The impatient automobiles have taken the sojourners at the summer resort back to their city life at the sea shore. In the aromatic August dusk, passionate buggies rush by with their freight of love. Democrat wagons amble past, loaded with parents and children, as easy-riding and as unexciting as the domestic affections. The colors float majestically earthward on the liberty pole. Both the stores are opened; and the loafers congregate to talk things over. They infest every place of comfort ; they stretch and puff their pipes. They are not given much to generalization; but they agree that the bake was a great success; and they feel a pleasant fatigue after their enjoyment, and bask in a virtuous sense of having played a noble part. Meanwhile, the women of the congregation are busy on the hill, washing the clam-bake dishes, — a labor too hard for men.
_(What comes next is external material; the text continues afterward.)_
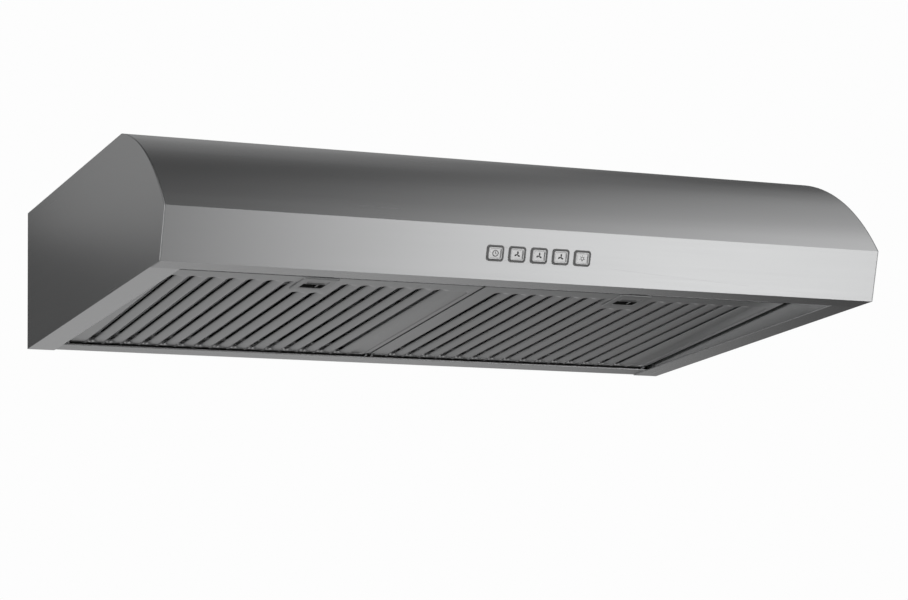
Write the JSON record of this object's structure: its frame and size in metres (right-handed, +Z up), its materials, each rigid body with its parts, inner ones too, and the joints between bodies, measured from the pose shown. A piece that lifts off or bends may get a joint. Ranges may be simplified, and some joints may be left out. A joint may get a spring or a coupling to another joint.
{
  "type": "under cabinet range hood",
  "caption": "Stainless under cabinet range hood with a curved front, a push button fascia, tilt-down baffle filters, a centrifugal blower and a round top outlet.",
  "frame": {"origin": "centre of the four cabinet screw holes, on the hood's top face", "axes": "+Z up out of the top face, +X along the hood's width to the right as seen from the front, +Y back to the wall"},
  "size_m": [0.76, 0.5, 0.19],
  "materials": {
    "stainless": "fine brushed",
    "filter_steel": "satin",
    "latch_steel": "satin",
    "galvanised": "spangled zinc",
    "zinc_screw": "bright zinc",
    "bright_rod": "ground",
    "wire_chrome": "plated",
    "button_silver": "metallic satin",
    "bezel_black": "fine grain",
    "board_green": "solder mask",
    "black_plastic": "moulded",
    "white_plastic": "moulded",
    "lamp_alloy": "satin",
    "lamp_diffuser": "frosted",
    "motor_paint": "satin black",
    "wheel_steel": "pressed",
    "duct_plastic": "moulded",
    "flap_alloy": "mill"
  },
  "bodies": {
    "hood": {"front_canopy": "stainless", "left_side_panel": "stainless", "right_side_panel": "stainless", "top_panel": "stainless", "back_panel": "stainless", "lamp_panel": "stainless", "left_side_rail": "stainless", "right_side_rail": "stainless", "filter_hangers": "galvanised", "button_bezels": "bezel_black", "control_board": "board_green", "button_switches": "black_plastic", "board_posts": "zinc_screw", "left_lamp_housing": "lamp_alloy", "right_lamp_housing": "lamp_alloy", "left_lamp_lens": "lamp_diffuser", "right_lamp_lens": "lamp_diffuser", "lamp_driver": "white_plastic", "scroll_housing": "galvanised", "motor_plate": "galvanised", "inlet_ring": "black_plastic", "inlet_guard": "wire_chrome", "motor": "motor_paint", "motor_screws": "zinc_screw", "capacitor": "white_plastic", "wiring_box": "galvanised", "wiring_box_cover": "galvanised", "cover_screws": "zinc_screw", "terminal_block": "white_plastic", "cable_gland": "black_plastic", "exhaust_collar": "duct_plastic", "collar_screws": "zinc_screw", "damper_rod": "bright_rod"},
    "timer_key": {"timer_button": "button_silver"},
    "low_speed_key": {"low_speed_button": "button_silver"},
    "middle_speed_key": {"middle_speed_button": "button_silver"},
    "high_speed_key": {"high_speed_button": "button_silver"},
    "lamp_key": {"lamp_button": "button_silver"},
    "blower_wheel": {"impeller_hub": "wheel_steel", "impeller_blades": "wheel_steel", "motor_shaft": "bright_rod", "impeller_nut": "zinc_screw"},
    "front_flap": {"front_damper_flap": "flap_alloy"},
    "rear_flap": {"rear_damper_flap": "flap_alloy"},
    "left_filter": {"left_filter_frame": "filter_steel", "left_lower_baffle": "filter_steel", "left_upper_baffle": "filter_steel", "left_hinge_rod": "bright_rod", "left_latch_plate": "latch_steel"},
    "left_latch": {"left_latch_slider": "latch_steel"},
    "right_filter": {"right_filter_frame": "filter_steel", "right_lower_baffle": "filter_steel", "right_upper_baffle": "filter_steel", "right_hinge_rod": "bright_rod", "right_latch_plate": "latch_steel"},
    "right_latch": {"right_latch_slider": "latch_steel"}
  },
  "joints": [
    {"name": "timer_press", "type": "slide", "parent": "hood", "child": "timer_key", "axis": [0, 0.9448, 0.3277], "range_m": [0, 0.0015], "stiffness_N_per_m": 800, "springref_m": -0.0003},
    {"name": "low_speed_press", "type": "slide", "parent": "hood", "child": "low_speed_key", "axis": [0, 0.9448, 0.3277], "range_m": [0, 0.0015], "stiffness_N_per_m": 800, "springref_m": -0.0003},
    {"name": "middle_speed_press", "type": "slide", "parent": "hood", "child": "middle_speed_key", "axis": [0, 0.9448, 0.3277], "range_m": [0, 0.0015], "stiffness_N_per_m": 800, "springref_m": -0.0003},
    {"name": "high_speed_press", "type": "slide", "parent": "hood", "child": "high_speed_key", "axis": [0, 0.9448, 0.3277], "range_m": [0, 0.0015], "stiffness_N_per_m": 800, "springref_m": -0.0003},
    {"name": "lamp_press", "type": "slide", "parent": "hood", "child": "lamp_key", "axis": [0, 0.9448, 0.3277], "range_m": [0, 0.0015], "stiffness_N_per_m": 800, "springref_m": -0.0003},
    {"name": "blower_spin", "type": "hinge", "parent": "hood", "child": "blower_wheel", "pos_m": [0, -0.055, -0.06], "axis": [0, 0, 1], "continuous": true},
    {"name": "front_flap_lift", "type": "hinge", "parent": "hood", "child": "front_flap", "pos_m": [0, 0.105, 0.011], "axis": [-1, 0, 0], "range_deg": [0, 78]},
    {"name": "rear_flap_lift", "type": "hinge", "parent": "hood", "child": "rear_flap", "pos_m": [0, 0.105, 0.011], "axis": [1, 0, 0], "range_deg": [0, 78]},
    {"name": "left_filter_tilt", "type": "hinge", "parent": "hood", "child": "left_filter", "pos_m": [-0.174, 0.1515, -0.14284], "axis": [1, 0, 0], "range_deg": [0, 60]},
    {"name": "left_latch_slide", "type": "slide", "parent": "left_filter", "child": "left_latch", "axis": [0, 0.999, -0.045], "range_m": [0, 0.0028], "stiffness_N_per_m": 400, "springref_m": -0.001},
    {"name": "right_filter_tilt", "type": "hinge", "parent": "hood", "child": "right_filter", "pos_m": [0.174, 0.1515, -0.14284], "axis": [1, 0, 0], "range_deg": [0, 60]},
    {"name": "right_latch_slide", "type": "slide", "parent": "right_filter", "child": "right_latch", "axis": [0, 0.999, -0.045], "range_m": [0, 0.0028], "stiffness_N_per_m": 400, "springref_m": -0.001}
  ]
}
The Knotty Shingle Clam-bake is a thing of the past for another twelvemonth; but its influence will be felt throughout the year, permeating the whole countryside like a gentle fructifying inundation. To swamp road and wood-path and sandy barren, has come a year’s supply of styles and scandals. A thousand new anecdotes have been caught in the tenacious New England memory. Imaginary card catalogues have been written up to date with recent deaths and births that are imminent. The first steps have been taken toward many marriages and some divorces. The whole region has been made sweet by the salty tang of clam.